- BRW Lists
Published 06 February 2013 06:50, Updated 06 February 2013 10:42
Bring it on ... Tony Abbott and Julia Gillard will square off in the marathon run up to the 2013 election, a poll many hope will end the uncertainty of minority government. Photo: Alex Ellinghausen
Australians are fond of complaining that politicians don’t think long term. Well, the Prime Minister has decided to set an election date in what feels like waaaaay into the future; countless poll results, a budget and nearly a football season into the future. Brave.

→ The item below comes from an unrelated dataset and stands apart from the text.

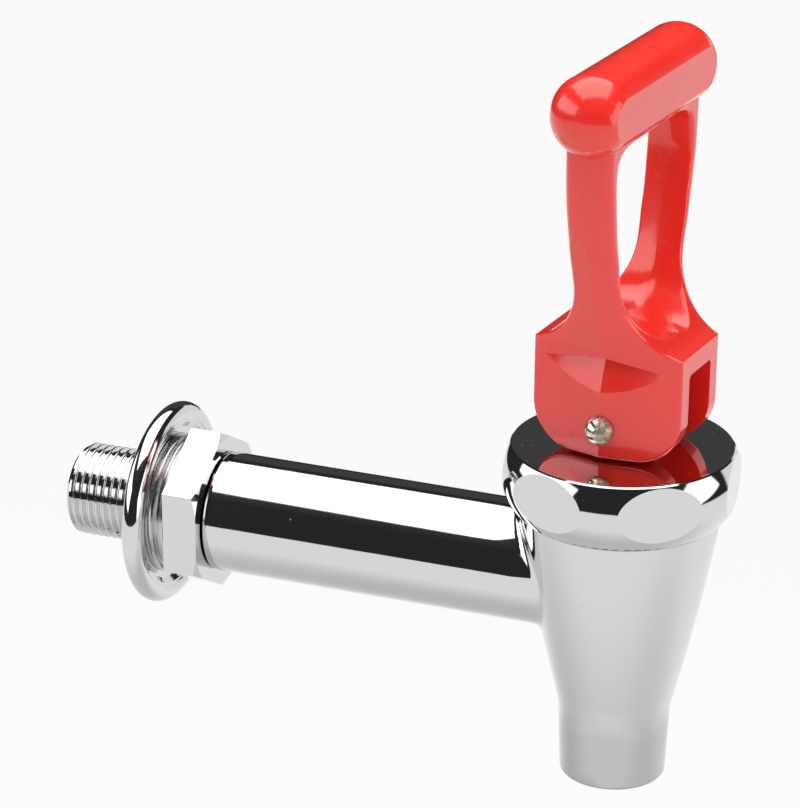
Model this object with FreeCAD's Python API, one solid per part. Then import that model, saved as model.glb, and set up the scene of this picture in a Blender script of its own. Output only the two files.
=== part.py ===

My immediate reaction to the decision was to think that it was both brave and clever. Voters know an election is coming this year and (to the extent to which any of us think about these things deeply) have been wondering when it might be called for some time. PM Julia Gillard has put them out of their misery and saved us all from having to stomach seven months or so of media stories about when the election will be held. Some say she is pushing us into a new kind of misery with a Clayton’s election campaign. But I suspect voters will simply continue to put their heads down and tune into the show closer to July or August, as they would if the election waiting time was the usual six-week affair.
Her decision to call the date now may in fact have released some tension in the electorate. Australians have been complaining about living in uncertain times (more than usual) since, well, the last election, what with global and domestic economic uncertainty and more recently uncertainty in the labour market. And the view persists – right or wrong – that leadership tensions and the workings of minority government have created political instability. The Prime Minister’s decision to call the election may indeed provide some certainty in an uncertain environment. Wait a few weeks until I am out in the field with groups again and I’ll be able to report exactly what the mood is.
I’ve written before that what people are looking for right now is some positivity (tempered of course by a realistic assessment of the economy). The party that manages to map out a future where we have a robust economy across sectors and not just a “two-speed economy” will be the one that captures people’s attention. A change of government – meaning a move away from minority government – is what people have been waiting for and may in fact be a trigger for a more positive attitude in consumerland.
The PM’s early election call is a good one, I think, because it reminds people the end is nigh. Even if it might be the end of her.